▸ The request
Set down the lines from the one containing "against its barb" to the one containing "imported = [obj", both lines included, exactly as they stand and with no other lines.

▸ Source excerpt
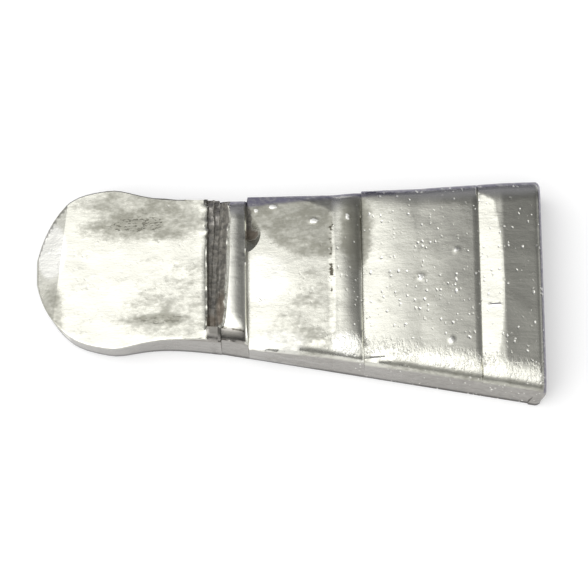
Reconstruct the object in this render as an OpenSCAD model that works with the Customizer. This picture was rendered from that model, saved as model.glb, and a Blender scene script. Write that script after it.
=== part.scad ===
// Steel wedge, pressed from a tapered flat bar with rounded upper edges.
//
// It lies on its flat underside: the thin tip at -X, the struck head at +X, the pressed
// face up. The origin is on the underside, in the middle of the length and of the whole
// width. Inside this file x runs from the tip (0) to the head (length), y is measured
// from the middle of the struck head, and wedge() moves it all to the origin.
//
// The bar is one loft. Pressing tools are then cut from it: each leaves a flat that rises
// towards the head and ends in a steep barb towards the tip, and the loft is a little
// wider beside each flat, where the pressed steel spread sideways.

/* [Bar] */
// Length from the thin tip to the struck head
length = 30; // [28:0.5:36]
// Width across the struck head
head_w = 13.3; // [12.5:0.1:14.5]
// Width across the ridge behind the tip
ridge_w = 8.7; // [8.2:0.1:9.4]
// Thickness
bar_t = 3.5; // [3.3:0.1:4.2]
// Angle between the bar's middle line and the way the tools are set
skew = 3.6; // [0:0.1:4.5]

/* [Edges of the bar] */
// How far in from each side the upper rounding starts
round_w = 1.5; // [1:0.1:2]
// How far down each side the upper rounding ends
round_h = 0.9; // [0.6:0.05:1.2]
// Rise of the middle of the top over the start of the rounding
crown = 0.06; // [0.02:0.01:0.12]
// Bevel along the bottom edges
bottom_bevel = 0.15; // [0.1:0.05:0.3]

/* [Barbs] */
// Slope of the pressed flats
press_angle = 7.5; // [6:0.5:9]
// Lean of the barbs' steep faces from upright
barb_lean = 12; // [6:1:18]
// First barb's place, in percent of the length
barb_1_at = 41.4; // [41:0.1:43]
// Length of the first barb's flat
barb_1_run = 5.1; // [4.4:0.1:5.3]
// Height of the small step where the first flat ends
barb_1_step = 0.07; // [0.03:0.01:0.12]
// Second barb's place, in percent of the length
barb_2_at = 64.2; // [63:0.1:67]
// Length of the second barb's flat
barb_2_run = 3.5; // [2.6:0.1:4.2]
// Third barb's place, in percent of the length
barb_3_at = 87.5; // [86:0.1:88]
// Length of the third barb's flat
barb_3_run = 1.45; // [1:0.05:1.7]
// Sideways spread of the steel where it was pressed down by a millimetre
spread = 0.5; // [0.3:0.02:0.7]

/* [Thin tip] */
// Thickness at the very end
tip_end_t = 0.95; // [0.8:0.05:1.2]
// Thickness where the tip's flat starts, behind the end bevel
tip_flat_t = 1.75; // [1.5:0.05:2]
// Thickness where the tip's flat ends, at the torn groove
tip_root_t = 2.95; // [2.7:0.05:3.05]
// Length of the end bevel
tip_bevel_run = 1.4; // [1:0.1:1.8]
// Turn of the end bevel in plan
tip_bevel_turn = 5; // [0:0.5:6]
// Width of the bulb that the pressing left
bulb_w = 10.1; // [9.4:0.1:10.4]
// Distance from the end to the bulb's widest place
bulb_at = 4.3; // [4:0.1:4.8]
// Radius of the end in plan
end_r = 5.4; // [5.2:0.1:6.2]
// How far the bulb's top stands out over its foot
tip_lean = 0.25; // [0.1:0.05:0.35]
// How far the end's underside is set back, all round the end
under_bevel = 0.5; // [0.2:0.05:0.6]

/* [Torn groove] */
// Where the tip's flat stops at the groove, in percent of the length
groove_at = 33.7; // [33.2:0.1:34]
// Width of the groove's floor at its narrow front end
groove_floor_w = 0.4; // [0.3:0.05:0.5]
// Depth of the floor under the tip's flat
groove_d = 0.4; // [0.2:0.05:0.6]
// Steel left standing at the groove's front end
groove_stop = 0.6; // [0.4:0.05:1]
// Angle at which the groove widens towards the back
groove_turn = 3; // [1:0.5:4]

/* [Chip in the first barb's flat] */
// Distance of its middle from the bar's middle line
chip_y = 2.4; // [1.8:0.1:2.8]
// Length along the barb
chip_len = 2.3; // [1.4:0.1:2.6]
// Width across the flat
chip_w = 0.6; // [0.4:0.05:0.8]
// Depth
chip_d = 0.4; // [0.2:0.05:0.5]

/* [Hidden] */
steel = [0.74, 0.73, 0.70];

far = 20;                 // reach of the pressing tools past the steel
step = 0.03;              // half the length in which the outline steps out at a barb
eps = 0.001;              // a length too small to see
step_angle = 20;          // slope of the small step at a flat's end
end_flat = 1.1;           // half the width of the small flat that ends the tip
blend = 0.2;              // softness of the join between the tip's end and its sides
bulb_fade = 2.4;          // distance in which half of the bulb's spread dies away
under_run = 2.4;          // length in which the bevel under the end runs out
groove_wall = 0.45;       // length of the groove's wall, up to the ridge
ridge_bevel = 0.3;        // length and height of the bevel along the ridge
land_run = 1.5;           // length in which the top falls ahead of a barb
land_fall = 0.16;         // that fall, for each millimetre of the barb's height
head_fall = 0.22;         // fall of the top from the last flat to the head
head_round_w = 0.4;       // length of the rounding over the struck head
head_round_h = 0.3;       // height of the rounding over the struck head
head_corner = 0.15;       // how far the head's corners are set back
round_steps = 10;         // points along each rounded edge
crown_steps = 3;          // points from there to the middle
end_steps = 16;           // sections along the tip's rounded end
neck_steps = 20;          // sections from there to the groove's wall
land_steps = 4;           // sections along the fall ahead of a barb
head_steps = 6;           // sections along the rounding over the head

barb_x = [for (p = [barb_1_at, barb_2_at, barb_3_at]) p / 100 * length];
barb_run = [barb_1_run, barb_2_run, barb_3_run];
slope = tan(press_angle);
end_step = [barb_1_step, 0, 0];
barb_h = end_step + barb_run * slope;
foot_x = barb_x + barb_h * tan(barb_lean);
flat_end_x = barb_x + barb_run;

groove_x = groove_at / 100 * length;
wall_x = groove_x + groove_floor_w + groove_wall;
land_x = [wall_x + ridge_bevel, flat_end_x[0], flat_end_x[1]];
end_x = bulb_at * 0.6;

// Half the width of the bar before pressing: a straight taper
function bar_half(x) =
    ridge_w / 2 + (head_w - ridge_w) / 2 * (x - wall_x) / (length - wall_x);

// The bar's middle line, which meets the middle of the struck head
function middle_y(x) = tan(skew) * (length - x);

// How deep the pressed flats lie under the bar's top
function pressed(x) = max([for (i = [0:2])
    x > foot_x[i] && x < flat_end_x[i] ? end_step[i] + (flat_end_x[i] - x) * slope : 0]);

// Height of the tip's flat
function tip_z(x) =
    tip_root_t - (groove_x - x) * (tip_root_t - tip_flat_t) / (groove_x - tip_bevel_run);

// How far the steel spread on each side where the tip was pressed thin
function bulb_spread(x) =
    (bulb_w / 2 - bar_half(bulb_at)) / (1 + pow(max(0, x - bulb_at) / bulb_fade, 2));

// Half the width of the tip: an arc round the end that runs softly into the bulb
function soft_min(a, b) = -blend * ln(exp(-a / blend) + exp(-b / blend));
function end_half(x) = let (middle = sqrt(pow(end_r, 2) - pow(end_flat, 2)))
    sqrt(pow(end_r, 2) - pow(max(0, middle - x), 2));
function tip_half(x) = soft_min(end_half(x), bar_half(x) + bulb_spread(x));

// Half-widths of a section, at its foot and where the upper rounding starts
function corner(x) = head_corner * pow(max(0, 1 - (length - x) / head_round_w), 4);
function foot_half(x) = x < wall_x
    ? max(end_flat / 3, tip_half(x) - tip_lean / 2 * (1 + bulb_spread(x) / bulb_spread(0))
        - under_bevel * pow(max(0, 1 - x / under_run), 2))
    : bar_half(x) - corner(x);
function top_half(x) = x < wall_x
    ? tip_half(x)
    : bar_half(x) + spread * pow(pressed(x), 2) - corner(x);

// Height of the top: it falls a little ahead of each barb, and towards the head
function land_drop(x) = max([for (i = [0:2])
    let (run = min(land_run, barb_x[i] - land_x[i]))
    x <= foot_x[i] ? land_fall * barb_h[i] * pow(max(0, 1 - (barb_x[i] - x) / run), 2) : 0]);
function head_drop(x) =
    head_fall * pow(max(0, x - flat_end_x[2]) / (length - flat_end_x[2]), 1.5)
    + head_round_h * (1 - sqrt(1 - pow(max(0, 1 - (length - x) / head_round_w), 2)));
function top_z(x) = bar_t - land_drop(x) - head_drop(x);

// Half of a section across the bar, from its foot over the rounded edge to its middle.
// The tip's sides reach their full width at the height of its flat.
function half_section(x) =
    let (
        foot = foot_half(x),
        top = top_half(x),
        z = top_z(x),
        side_z = z - round_h,
        inset = min(round_w, 0.8 * top)
    )
    concat(
        [[foot - bottom_bevel, 0], [foot, bottom_bevel]],
        [x < wall_x ? [top, min(tip_z(x), side_z - step)] : [(foot + top) / 2, side_z / 2]],
        [for (k = [0:round_steps]) let (a = 90 * k / round_steps)
            [top - inset * (1 - cos(a)), side_z + (round_h - crown) * sin(a)]],
        [for (k = [crown_steps - 1:-1:0]) let (t = k / crown_steps)
            [t * (top - inset), z - crown * t * t]]
    );

// A whole section as one ring of points in space
function ring(x) = let (half = half_section(x), n = len(half), middle = middle_y(x))
    concat(
        [for (p = half) [x, middle + p[0], p[1]]],
        [for (k = [n - 2:-1:0]) [x, middle - half[k][0], half[k][1]]]
    );

// Where the sections stand: close together round the tip's end, ahead of each barb and
// over the head, and in pairs where the outline steps out
stations = concat(
    [for (k = [0:end_steps - 1]) end_x * pow(k / end_steps, 2)],
    [for (k = [0:neck_steps]) end_x + (wall_x - step - end_x) * k / neck_steps],
    [wall_x + step],
    [for (i = [0:2]) each concat(
        [for (k = [land_steps:-1:0])
            barb_x[i] - min(land_run, 0.95 * (barb_x[i] - land_x[i])) * k / land_steps],
        [foot_x[i] - step, foot_x[i] + step, flat_end_x[i]]
    )],
    [for (k = [0:head_steps]) length - head_round_w * cos(90 * k / head_steps)]
);

// The middle of the whole width, between the furthest points at the back and the front
centre_y = (
    max([for (x = stations) middle_y(x) + top_half(x)])
    + min([for (x = stations) middle_y(x) - top_half(x)])
) / 2;

// The tapered bar before pressing, with the spread of each flat
module bar() {
    rings = [for (x = stations) ring(x)];
    n = len(rings[0]);
    last = len(rings) - 1;
    polyhedron(
        points = [for (r = rings) each r],
        faces = concat(
            [[for (k = [0:n - 1]) k]],
            [for (s = [0:last - 1]) for (k = [0:n - 1]) let (a = s * n + k, b = s * n + (k + 1) % n)
                [a, a + n, b + n, b]],
            [[for (k = [n - 1:-1:0]) last * n + k]]
        )
    );
}

// A tool right across the bar, with this profile in X and Z
module tool(profile, width = 2 * far) {
    rotate([90, 0, 0])
        linear_extrude(width, center = true)
            polygon(profile);
}

// Presses one flat, with the steep face of its barb at the flat's low end
module press_barb(i) {
    top = bar_t + 2;
    reach = 3;
    tool([
        [foot_x[i], bar_t - pressed(foot_x[i] + eps)],
        [flat_end_x[i], bar_t - end_step[i]],
        [flat_end_x[i] + end_step[i] / tan(step_angle) + eps, bar_t + eps * slope],
        [flat_end_x[i] + reach, top],
        [barb_x[i] - (top - bar_t) * tan(barb_lean), top]
    ]);
}

// Presses the tip thin: its flat, up to the groove, the turned bevel at its end, and the
// small bevel under it
module press_tip() {
    tool([
        [-1, tip_z(-1)],
        [groove_x, tip_z(groove_x)],
        [groove_x + 0.1, bar_t + 1],
        [-1, bar_t + 1]
    ]);
    bevel = (tip_flat_t - tip_end_t) / tip_bevel_run;
    translate([0, middle_y(0), 0])
        rotate([0, 0, -tip_bevel_turn])
            tool([
                [-2, tip_end_t - 2 * bevel],
                [tip_bevel_run + 1, tip_flat_t + bevel],
                [-2, bar_t]
            ]);
    tool([[-1, under_bevel + 1], [-1, -1], [under_bevel + 1, -1]]);
}

// Tears out the groove between the tip's flat and the ridge. It runs out over the back
// and stops short of the front side. A turned copy of the tool widens it to the back.
module tear_groove() {
    floor_z = tip_root_t - groove_d;
    for (turn = [0, groove_turn])
        translate([groove_x, middle_y(groove_x) - ridge_w / 2 + groove_stop, -turn / 50])
            rotate([0, 0, -turn])
                translate([0, far, 0])
                    tool([
                        [-0.05, tip_root_t],
                        [0.15, floor_z],
                        [groove_floor_w, floor_z],
                        [groove_floor_w + groove_wall, bar_t - ridge_bevel],
                        [groove_floor_w + groove_wall + ridge_bevel + 0.5, bar_t + 0.5],
                        [-0.05, bar_t + 1]
                    ]);
}

// Breaks a chip out of the first flat, against its barb
module break_chip() {
    plan_r = (pow(chip_w, 2) + pow(chip_len / 2, 2)) / (2 * chip_w);
    ball_r = (pow(plan_r, 2) + pow(chip_d, 2)) / (2 * chip_d);
    intersection() {
        translate([
            foot_x[0] + chip_w - plan_r,
            middle_y(foot_x[0]) + chip_y,
            bar_t - barb_h[0] - chip_d + ball_r
        ])
            sphere(ball_r, $fn = 64);
        translate([foot_x[0], 0, 0])
            cube([far, far, bar_t]);
    }
}

module wedge() {
    color(steel)
        translate([-length / 2, -centre_y, 0])
            difference() {
                bar();
                press_tip();
                tear_groove();
                for (i = [0:2]) press_barb(i);
                break_chip();
            }
}

wedge();
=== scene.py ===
"""Looks of the barbed steel handle wedge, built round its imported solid. Metres throughout."""

import math

import bpy
from mathutils import Matrix, Vector, noise


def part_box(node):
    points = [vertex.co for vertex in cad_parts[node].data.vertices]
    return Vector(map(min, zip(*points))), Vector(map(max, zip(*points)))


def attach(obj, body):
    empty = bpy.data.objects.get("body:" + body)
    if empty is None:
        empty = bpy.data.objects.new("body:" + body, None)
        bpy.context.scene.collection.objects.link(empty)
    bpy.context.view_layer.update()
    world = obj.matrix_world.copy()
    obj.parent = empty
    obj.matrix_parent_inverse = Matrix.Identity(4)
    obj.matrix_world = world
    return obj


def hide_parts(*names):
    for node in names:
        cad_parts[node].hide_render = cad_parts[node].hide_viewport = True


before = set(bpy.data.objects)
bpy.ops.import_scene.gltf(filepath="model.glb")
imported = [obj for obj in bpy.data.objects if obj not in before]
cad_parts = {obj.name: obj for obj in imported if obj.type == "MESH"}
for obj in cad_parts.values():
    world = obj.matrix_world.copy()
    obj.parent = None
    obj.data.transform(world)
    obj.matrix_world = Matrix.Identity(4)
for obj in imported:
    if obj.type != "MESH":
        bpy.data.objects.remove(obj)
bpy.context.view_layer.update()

MM = 0.001
LOW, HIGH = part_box("wedge")
LENGTH = HIGH.x - LOW.x
TOP = HIGH.z


# ---------------------------------------------------------------- camera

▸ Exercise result
// Breaks a chip out of the first flat, against its barb
module break_chip() {
    plan_r = (pow(chip_w, 2) + pow(chip_len / 2, 2)) / (2 * chip_w);
    ball_r = (pow(plan_r, 2) + pow(chip_d, 2)) / (2 * chip_d);
    intersection() {
        translate([
            foot_x[0] + chip_w - plan_r,
            middle_y(foot_x[0]) + chip_y,
            bar_t - barb_h[0] - chip_d + ball_r
        ])
            sphere(ball_r, $fn = 64);
        translate([foot_x[0], 0, 0])
            cube([far, far, bar_t]);
    }
}

module wedge() {
    color(steel)
        translate([-length / 2, -centre_y, 0])
            difference() {
                bar();
                press_tip();
                tear_groove();
                for (i = [0:2]) press_barb(i);
                break_chip();
            }
}

wedge();
=== scene.py ===
"""Looks of the barbed steel handle wedge, built round its imported solid. Metres throughout."""

import math

import bpy
from mathutils import Matrix, Vector, noise


def part_box(node):
    points = [vertex.co for vertex in cad_parts[node].data.vertices]
    return Vector(map(min, zip(*points))), Vector(map(max, zip(*points)))


def attach(obj, body):
    empty = bpy.data.objects.get("body:" + body)
    if empty is None:
        empty = bpy.data.objects.new("body:" + body, None)
        bpy.context.scene.collection.objects.link(empty)
    bpy.context.view_layer.update()
    world = obj.matrix_world.copy()
    obj.parent = empty
    obj.matrix_parent_inverse = Matrix.Identity(4)
    obj.matrix_world = world
    return obj


def hide_parts(*names):
    for node in names:
        cad_parts[node].hide_render = cad_parts[node].hide_viewport = True


before = set(bpy.data.objects)
bpy.ops.import_scene.gltf(filepath="model.glb")
imported = [obj for obj in bpy.data.objects if obj not in before]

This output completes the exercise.